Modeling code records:

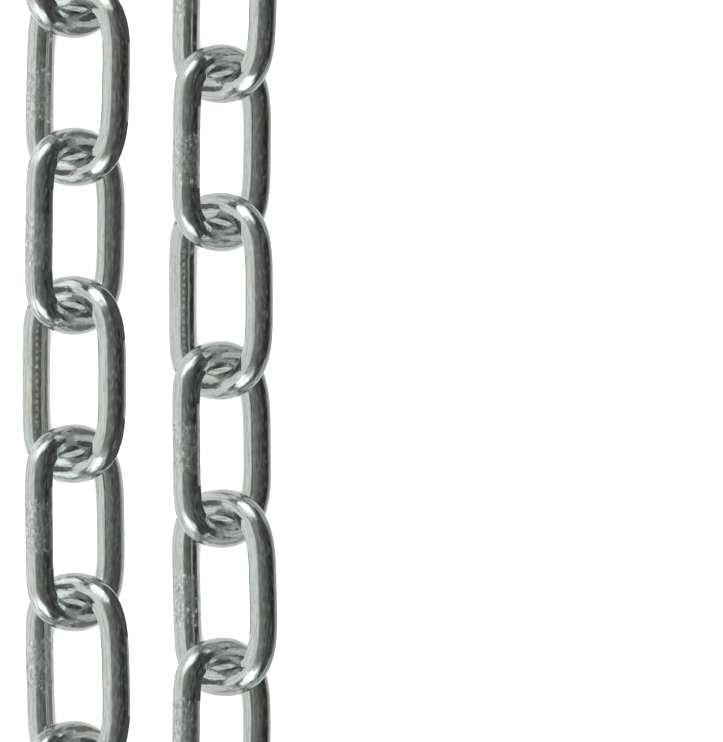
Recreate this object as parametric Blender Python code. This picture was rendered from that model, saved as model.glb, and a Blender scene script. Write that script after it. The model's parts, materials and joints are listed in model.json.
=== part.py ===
"""About one metre of welded steel chain, laid flat and doubled back on itself.

Every link is one closed ring of round wire, butt-welded in one leg, which is the straighter of the
two. Neighbouring links lean opposite ways, at right angles to each other, and each rests on the
straight of its lower leg. Two straight strands lie side by side along Y, and a fold at the far end
joins them.
"""
import math

import bpy
import numpy as np

MM = 0.001

# The link, as such chain is sold by its wire
WIRE = 6.0 * MM
INSIDE_LENGTH = 31.6 * MM
INSIDE_WIDTH = 15.9 * MM
SHOULDER = 11.6 * MM  # length of the rounded end, from the top of its crown to the straight leg
WELD_SHOULDER = 8.2 * MM  # the same at the leg with the weld, which the welding clamps keep straighter
LEAN = math.radians(45.0)
CLEARANCE = 0.5 * MM  # between the crowns of two links where they cross in a straight strand
FOLD_CLEARANCE = 0.8 * MM  # and where the chain turns

# The lay of the chain, with headings in degrees clockwise from +Y
FIRST_RUN = 13
SECOND_RUN = 12
FOLD_HEADINGS = (-30.4, 10.4, 56.4, 104.1, 150.8, 193.3, 219.5)
FIRST_HEADING = 0.0
SECOND_HEADING = 180.0
WELD_SWITCH = 16  # links before the switch have their weld to the left of the chain's course

CROWN_STEPS = 8
WIRE_ROUNDING = 4  # gives the wire twelve sides
WIRE_SIDES = 12
PLAY_SAMPLES = 160
PLAY_HALVINGS = 20


def zinc_plated_steel():
    material = bpy.data.materials.new("zinc_plated_steel")
    material.use_nodes = True
    shader = material.node_tree.nodes["Principled BSDF"]
    shader.inputs["Base Color"].default_value = (0.50, 0.52, 0.52, 1.0)
    shader.inputs["Metallic"].default_value = 1.0
    shader.inputs["Roughness"].default_value = 0.28
    return material


def corner_radius():
    """Radius of the twelve-sided wire's corners that gives it the area of the round wire."""
    corner_angle = 2 * math.pi / WIRE_SIDES
    return WIRE / 2 * math.sqrt(corner_angle / math.sin(corner_angle))


def link_centre_line():
    """Two straight legs joined by rounded ends, anticlockwise from the right leg's upper end.

    An end is two quarter ellipses that meet at the top of its crown. The left leg has the weld.
    """
    half_width = (INSIDE_WIDTH + WIRE) / 2
    half_length = (INSIDE_LENGTH + WIRE) / 2
    points = []
    for end in (1, -1):
        for step in range(CROWN_STEPS + 1):
            angle = math.pi * step / CROWN_STEPS
            across = end * math.cos(angle)
            shoulder = SHOULDER if across > 0 else WELD_SHOULDER
            points.append((half_width * across, end * (half_length - shoulder * (1 - math.sin(angle)))))
    return points


def link_curve(material):
    curve = bpy.data.curves.new("link", "CURVE")
    curve.dimensions = "3D"
    curve.bevel_depth = corner_radius()
    curve.bevel_resolution = WIRE_ROUNDING
    centre_line = link_centre_line()
    spline = curve.splines.new("POLY")
    spline.points.add(len(centre_line) - 1)
    for point, (x, y) in zip(spline.points, centre_line):
        point.co = (x, y, 0.0, 1.0)
    spline.use_cyclic_u = True
    curve.materials.append(material)
    return curve


def smooth_centre_line(reach, side):
    """Points on one link's true centre line, with its crown this far past the crossing at y = 0.

    The side, -1 or 1, is the one that has the weld.
    """
    half_width = (INSIDE_WIDTH + WIRE) / 2
    angle = np.linspace(0.0, math.pi, PLAY_SAMPLES)
    across = np.cos(angle)
    shoulder = np.where(across * side > 0, WELD_SHOULDER, SHOULDER)
    crown = np.c_[half_width * across, reach - shoulder * (1 - np.sin(angle))]
    middle = reach - (INSIDE_LENGTH + WIRE) / 2
    legs = [np.c_[np.full(PLAY_SAMPLES, end[0]), np.linspace(middle, end[1], PLAY_SAMPLES)]
            for end in (crown[0], crown[-1])]
    flat = np.vstack([crown, *legs])
    return np.c_[flat[:, 0] * math.cos(LEAN), flat[:, 1], flat[:, 0] * math.sin(LEAN)]


def closest_approach(turn, play, weld_sides):
    """Distance between the centre lines of two hooked links, the second turned by this angle."""
    behind, ahead = [smooth_centre_line((WIRE + play) / 2, side) for side in weld_sides]
    ahead = ahead * (1.0, -1.0, -1.0)
    east, north = ahead[:, 0].copy(), ahead[:, 1].copy()
    ahead[:, 0] = east * math.cos(turn) + north * math.sin(turn)
    ahead[:, 1] = north * math.cos(turn) - east * math.sin(turn)
    return np.linalg.norm(behind[:, None] - ahead[None], axis=2).min()


def crown_play(turn, weld_sides):
    """Slack that keeps the clearance between two hooked links, found by halving its range."""
    needed = WIRE + (FOLD_CLEARANCE if turn else CLEARANCE)
    low, high = 0.0, INSIDE_WIDTH - WIRE
    for _ in range(PLAY_HALVINGS):
        middle = (low + high) / 2
        if closest_approach(turn, middle, weld_sides) < needed:
            low = middle
        else:
            high = middle
    return high


def weld_side(index):
    """-1 for a weld to the left of the chain's course, and 1 for one to its right."""
    return -1 if index < WELD_SWITCH else 1


def headings():
    degrees = [FIRST_HEADING] * FIRST_RUN + list(FOLD_HEADINGS) + [SECOND_HEADING] * SECOND_RUN
    return [math.radians(angle) for angle in degrees]


def rest_height():
    """Height of the links' centres, with a flat of each lower leg on the floor."""
    half_width = (INSIDE_WIDTH + WIRE) / 2
    return half_width * math.sin(LEAN) + corner_radius() * math.cos(math.pi / WIRE_SIDES)


def lay_chain(collection, curve):
    """Chain of pivots, one where each link hooks into the one before it, with a link on each."""
    course = headings()
    turns = [0.0] + [after - before for before, after in zip(course, course[1:])] + [0.0]
    plays = [crown_play(turn, (weld_side(index - 1), weld_side(index))) for index, turn in enumerate(turns)]
    pivots = []
    for index, turn in enumerate(turns[:-1]):
        pivot = bpy.data.objects.new(f"pivot_{index + 1:02d}", None)
        pivot.empty_display_size = WIRE
        pivot.rotation_euler = (0.0, 0.0, -turn)
        if pivots:
            pivot.parent = pivots[-1]
            pivot.location = (0.0, INSIDE_LENGTH - (plays[index - 1] + plays[index]) / 2, 0.0)
        collection.objects.link(pivot)
        pivots.append(pivot)

        link = bpy.data.objects.new(f"link_{index + 1:02d}", curve)
        link.parent = pivot
        link.location = (0.0, (INSIDE_LENGTH - plays[index]) / 2, 0.0)
        lean = LEAN if index % 2 else -LEAN
        link.rotation_euler = (0.0, lean if weld_side(index) < 0 else lean + math.pi, 0.0)
        collection.objects.link(link)
    return pivots


def centre_over_floor(collection, root):
    """Move the chain so that its outline is centred on the origin."""
    bpy.context.view_layer.update()
    depsgraph = bpy.context.evaluated_depsgraph_get()
    corners = []
    for link in collection.objects:
        if link.type == "CURVE":
            shape = link.evaluated_get(depsgraph)
            corners += [shape.matrix_world @ vertex.co for vertex in shape.to_mesh().vertices]
            shape.to_mesh_clear()
    for axis in (0, 1):
        along = [corner[axis] for corner in corners]
        root.location[axis] -= (min(along) + max(along)) / 2
    root.location.z = rest_height()


def main():
    for thing in list(bpy.data.objects):
        bpy.data.objects.remove(thing, do_unlink=True)
    collection = bpy.data.collections.new("steel_chain")
    bpy.context.scene.collection.children.link(collection)
    pivots = lay_chain(collection, link_curve(zinc_plated_steel()))
    centre_over_floor(collection, pivots[0])


main()
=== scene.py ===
"""Looks of the steel chain: links of drawn wire, butt-welded and plated with bright zinc."""
import json
import math

import bpy
import numpy as np
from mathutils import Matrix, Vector


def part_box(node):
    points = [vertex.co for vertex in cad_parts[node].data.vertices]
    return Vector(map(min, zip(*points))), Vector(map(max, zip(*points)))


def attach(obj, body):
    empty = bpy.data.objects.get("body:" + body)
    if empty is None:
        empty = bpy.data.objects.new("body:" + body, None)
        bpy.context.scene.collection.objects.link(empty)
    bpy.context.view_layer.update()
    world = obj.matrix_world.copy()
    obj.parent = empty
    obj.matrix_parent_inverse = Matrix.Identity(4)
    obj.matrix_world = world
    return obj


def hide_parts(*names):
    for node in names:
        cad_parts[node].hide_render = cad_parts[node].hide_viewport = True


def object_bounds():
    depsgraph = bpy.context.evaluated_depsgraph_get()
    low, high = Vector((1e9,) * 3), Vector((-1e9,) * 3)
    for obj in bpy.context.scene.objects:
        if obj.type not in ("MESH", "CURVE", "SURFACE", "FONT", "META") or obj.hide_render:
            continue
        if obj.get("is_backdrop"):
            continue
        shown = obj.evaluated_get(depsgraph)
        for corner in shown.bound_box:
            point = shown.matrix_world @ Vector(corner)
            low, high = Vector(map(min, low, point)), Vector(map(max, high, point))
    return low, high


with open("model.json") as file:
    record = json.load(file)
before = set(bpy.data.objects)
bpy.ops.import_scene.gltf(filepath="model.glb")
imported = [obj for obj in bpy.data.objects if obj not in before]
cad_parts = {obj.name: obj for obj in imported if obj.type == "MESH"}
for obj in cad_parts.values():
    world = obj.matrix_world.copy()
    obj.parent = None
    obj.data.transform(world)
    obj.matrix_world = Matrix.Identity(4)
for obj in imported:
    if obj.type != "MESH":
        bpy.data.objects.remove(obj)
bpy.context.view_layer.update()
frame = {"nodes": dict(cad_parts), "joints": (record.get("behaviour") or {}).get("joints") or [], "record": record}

MM = 0.001

# The photograph's frame, and where the left strand lies in it, in pixels
PHOTO_WIDTH = 723
PHOTO_HEIGHT = 742
STEP_PX = 148.2  # from one crossing to the next
LEFT_STRAND_PX = 74.0
CROSSING_PX = 157.2  # height of the uppermost crossing of the left strand

# The camera, in metres but for its sensor
CROSSING_JOINT = "link_08_to_link_09"  # the uppermost crossing of the left strand
NEXT_CROSSING_JOINT = "link_07_to_link_08"
SECOND_STRAND_JOINT = "link_24_to_link_25"
CAMERA_HEIGHT = 3.0
CAMERA_RANGE = (0.1, 100.0)
STRANDS_SEEN_FROM_LEFT = math.radians(1.9)
SENSOR = 36.0  # millimetres

# Smooth ring of the visual link
AROUND = 48
ALONG = 280
SQUARENESS = 4.1  # exponent of the superellipse: 2 is an ellipse, more squares its long sides
WELD_SQUARENESS = 6.2  # and on the side of the weld
PATH_SAMPLES = 20000
CAD_SIDES = 12
END_SHARE = 0.4  # of a link's length: what lies farther from its middle is the crown

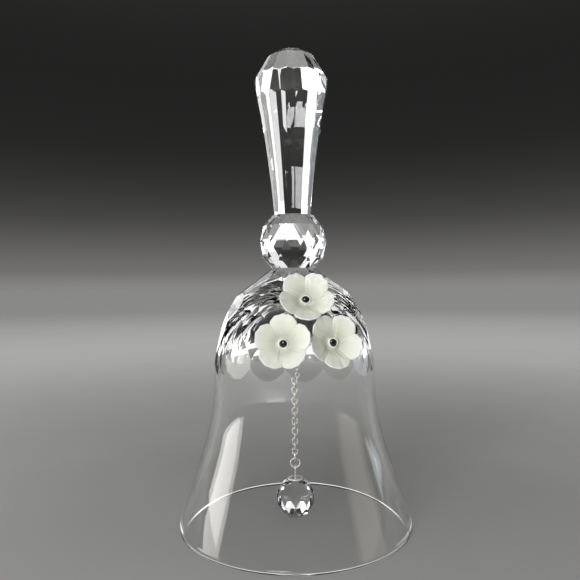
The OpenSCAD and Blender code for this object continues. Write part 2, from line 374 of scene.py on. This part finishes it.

Written request: Everything from the first line of the records above to the line containing "back on itself.", inclusive, should be repeated exactly; leave out the rest.

Output below:
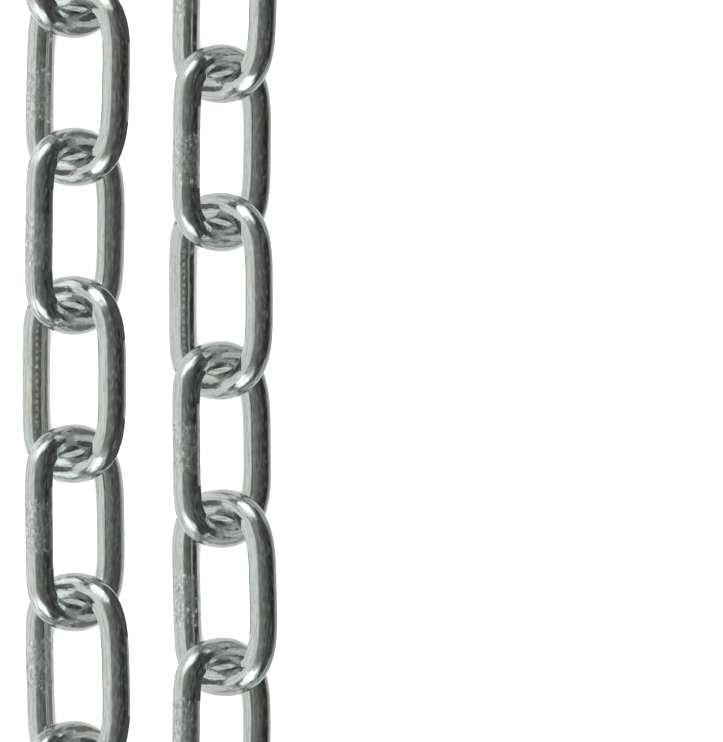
Recreate this object as parametric Blender Python code. This picture was rendered from that model, saved as model.glb, and a Blender scene script. Write that script after it. The model's parts, materials and joints are listed in model.json.
=== part.py ===
"""About one metre of welded steel chain, laid flat and doubled back on itself.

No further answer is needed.